Why There Are Words Literary Reading Series presents the following readers on the theme: Break April 12 at Studio 333 in Sausalito, 7-9pm. $5. Break: an interruption in continuity; a second chance. These seven authors will BREAK through what we think we know about this topic. Join us! And don’t forget to subscribe to our newsletter announcing upcoming readings each month. (We never share your email with anyone!)
Shannon Cain’s debut short story collection, The Necessity of Certain Behaviors, is the recipient of the Drue Heinz Literature Prize. Her stories have been awarded the Pushcart Prize, the O. Henry Prize, and a fellowship from the National Endowment for the Arts. They have appeared or are forthcoming in Tin House, The Colorado Review, the New England Review, American Short Fiction, Mid-American Review, and Southwords: New Writing from Ireland. She is the co-editor, with Lisa Bowden, of Powder: Writing by Women in the Ranks, from Vietnam to Iraq (Kore Press, 2008) and co-adapter of Coming In Hot, the stage adaptation of the book. She is the Artist-in-Residence for the City of Tucson’s Ward One and the fiction editor for Kore Press. Her current creative project is Tucson, the Novel: An Experiment in Literature and Civil Discourse.
Stan Goldberg is the author of Lessons for the Living: Stories of Forgiveness,Gratitude, and Courage at the End of Life, which received six national and international awards and was translated into Chinese, Indonesian, and Portuguese. He has published seven books, written numerous articles, and delivered more than 100 lectures and workshops throughout the United States, Latin America, Canada, and Asia on topics ranging from change, to flyfishing, to end of life issues. He is Professor Emeritus at San Francisco State University, and devotee of the shakuhachi (Japanese bamboo flute) and Native American Flute. In 2009 he was named Volunteer of the Year by the Hospice Volunteer Association.

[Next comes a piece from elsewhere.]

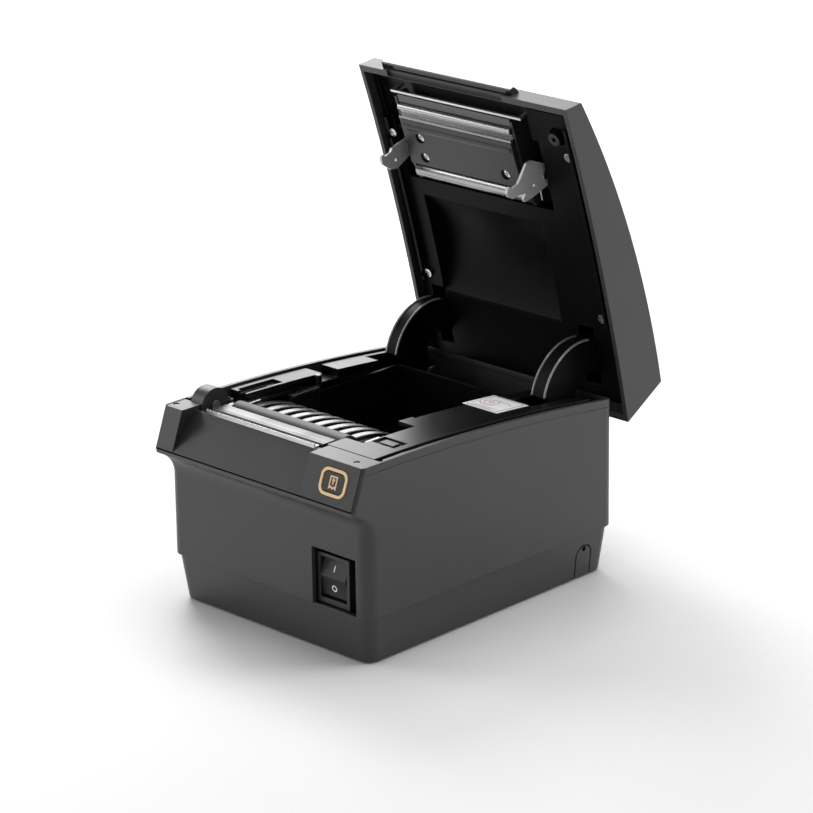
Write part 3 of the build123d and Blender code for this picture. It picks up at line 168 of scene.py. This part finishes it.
# object coordinates, stretched
def objectSpace(tree, scale=(1, 1, 1)):
    source = tree.nodes.new("ShaderNodeTexCoord")
    mapping = tree.nodes.new("ShaderNodeMapping")
    mapping.inputs["Scale"].default_value = scale
    tree.links.new(source.outputs["Object"], mapping.inputs["Vector"])
    return mapping.outputs["Vector"]


def noise(tree, vector, scale, detail, rough=0.55):
    node = tree.nodes.new("ShaderNodeTexNoise")
    node.inputs["Scale"].default_value = scale
    node.inputs["Detail"].default_value = detail
    node.inputs["Roughness"].default_value = rough
    tree.links.new(vector, node.inputs["Vector"])
    return node.outputs["Fac"]


# stretches a noise value between two numbers
def spread(tree, value, low, high, start=0.3, end=0.7):
    node = tree.nodes.new("ShaderNodeMapRange")
    for key, number in (("From Min", start), ("From Max", end), ("To Min", low), ("To Max", high)):
        node.inputs[key].default_value = number
    tree.links.new(value, node.inputs["Value"])
    return node.outputs["Result"]


# a mix of two colours; inputs 6 and 7 and output 2 are this node's colour sockets
def mixed(tree, factor, colourA, colourB):
    node = tree.nodes.new("ShaderNodeMix")
    node.data_type = "RGBA"
    for socket, colour in ((node.inputs[6], colourA), (node.inputs[7], colourB)):
        if isinstance(colour, tuple):
            socket.default_value = (*colour, 1)
        else:
            tree.links.new(colour, socket)
    tree.links.new(factor, node.inputs[0])
    return node.outputs[2]


edgeSamples = 4     # rays taken for each rounded edge


# a normal that rounds sharp edges by a small radius
def softEdge(tree, radius):
    node = tree.nodes.new("ShaderNodeBevel")
    node.samples = edgeSamples
    node.inputs["Radius"].default_value = radius
    return node.outputs["Normal"]


def bumped(tree, height, normal, strength, depth):
    node = tree.nodes.new("ShaderNodeBump")
    node.inputs["Strength"].default_value = strength
    node.inputs["Distance"].default_value = depth
    tree.links.new(height, node.inputs["Height"])
    tree.links.new(normal, node.inputs["Normal"])
    return node.outputs["Normal"]


# moulded plastic: fine spark-eroded grain, cloudy gloss, paler rounded edges that are rubbed wear
# on most plastics and a painted highlight on guide_plastic
def mouldedPlastic(name, look):
    material, tree, shader = newMaterial(name)
    space = objectSpace(tree)
    cloud = noise(tree, space, look["cloudScale"], look["cloudDetail"])
    grain = noise(tree, space, look["grainScale"], look["grainDetail"], look["grainRough"])
    rounded = softEdge(tree, look["edge"])
    geometry = tree.nodes.new("ShaderNodeNewGeometry")
    alike = tree.nodes.new("ShaderNodeVectorMath")
    alike.operation = "DOT_PRODUCT"
    tree.links.new(geometry.outputs["Normal"], alike.inputs[0])
    tree.links.new(rounded, alike.inputs[1])
    # mask of the rounded edges that take the paler colour: rubbed wear, and on guide_plastic a
    # painted highlight
    wearAndHighlightMask = spread(tree, alike.outputs["Value"], look["wearAndHighlight"], 0.0, look["paleEdgeBelow"],
                  look["plainFaceAbove"])
    body = mixed(tree, spread(tree, cloud, 0.0, 1.0), look["colour"], look["colourB"])
    tree.links.new(mixed(tree, wearAndHighlightMask, body, look["wearAndHighlightColour"]), shader.inputs["Base Color"])
    gloss = spread(tree, cloud, look["rough"] - look["roughVary"],
                   look["rough"] + look["roughVary"])
    tree.links.new(gloss, shader.inputs["Roughness"])
    relief = bumped(tree, grain, rounded, look["grainStrength"], look["grainDepth"])
    tree.links.new(relief, shader.inputs["Normal"])
    shader.inputs["Specular IOR Level"].default_value = look["specular"]
    return material


# metal with fine parallel scratches along one axis and a cloudy gloss
def brushedMetal(name, look):
    material, tree, shader = newMaterial(name)
    along = noise(tree, objectSpace(tree, look["stretch"]), look["lineScale"], look["lineDetail"])
    cloud = noise(tree, objectSpace(tree), look["cloudScale"], look["cloudDetail"])
    rounded = softEdge(tree, look["edge"])
    body = mixed(tree, spread(tree, along, 0.0, 1.0), look["colour"], look["colourB"])
    tree.links.new(body, shader.inputs["Base Color"])
    gloss = spread(tree, cloud, look["rough"] - look["roughVary"],
                   look["rough"] + look["roughVary"])
    tree.links.new(gloss, shader.inputs["Roughness"])
    relief = bumped(tree, along, rounded, look["lineStrength"], look["lineDepth"])
    tree.links.new(relief, shader.inputs["Normal"])
    shader.inputs["Metallic"].default_value = look["metallic"]
    return material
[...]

Leo Litwak’s novel Waiting for the News received the National Jewish Book Award and the Edward Lewis Wallant Award. He has published two novels and two works of nonfiction. His work has appeared in The New York Times Magazine, New York Times Book Review, Esquire, Look Magazine, and Best American Short Stories. He is a recipient of John Simon Guggenheim and National Endowment for the Arts fellowships, and first prize in the 1990 O. Henry Prize Stories collection. Professor at San Francisco State University for more than thirty years, he lives in San Francisco.
Meredith Maran is a book critic, award-winning journalist, and the author of several bestselling nonfiction books including My Lie, Class Dismissed, and What It’s Like to Live Now. A member of the National Book Critics Circle, she reviews books for People, Salon, the San Francisco Chronicle, and the Boston Globe, and writes for a number of magazines. Since publishing a poem at age six in Highlights for Kids, she’s dreamed of publishing her first novel. A Theory of Small Earthquakes is it.
Sommer Schafer is a candidate in the MFA program at San Francisco State University. She lives in San Rafael and is currently working on two collections of stories: My Father’s Memoirs, about a family coming to terms with a father’s mental illness and subsequent death, and Hope, about the citizens of a small town in Alaska. You can read her first publication, “The Table,” forthcoming later this year in Barge Journal.
Linda Gray Sexton has published several widely acclaimed novels as well as two memoirs about her life and relationship with her mother, Pulitzer Prize winning poet Anne Sexton. Her first memoir, Searching for Mercy Street: My Journey Back To My Mother, was named a New York Times Book Review Notable Book. Her recent memoir, Half in Love: Surviving the Legacy of Suicide, is about her struggle with her own mental illness and the legacy of suicide left to her by her mother, who took her own life when Sexton was twenty-one. Unlike her mother’s story though, hers is a story of triumph. She lives in Northern California.
Mary Paynter Sherwin’s work has appeared most recently in The Midway Journal, Drash: Northwest Mosaic, and Unswept. She was also recently named one of the Northwest’s most innovative poets by Rattapallax. Mary is pursuing an MFA at Saint Mary’s College of California and lives in Oakland with her husband, David.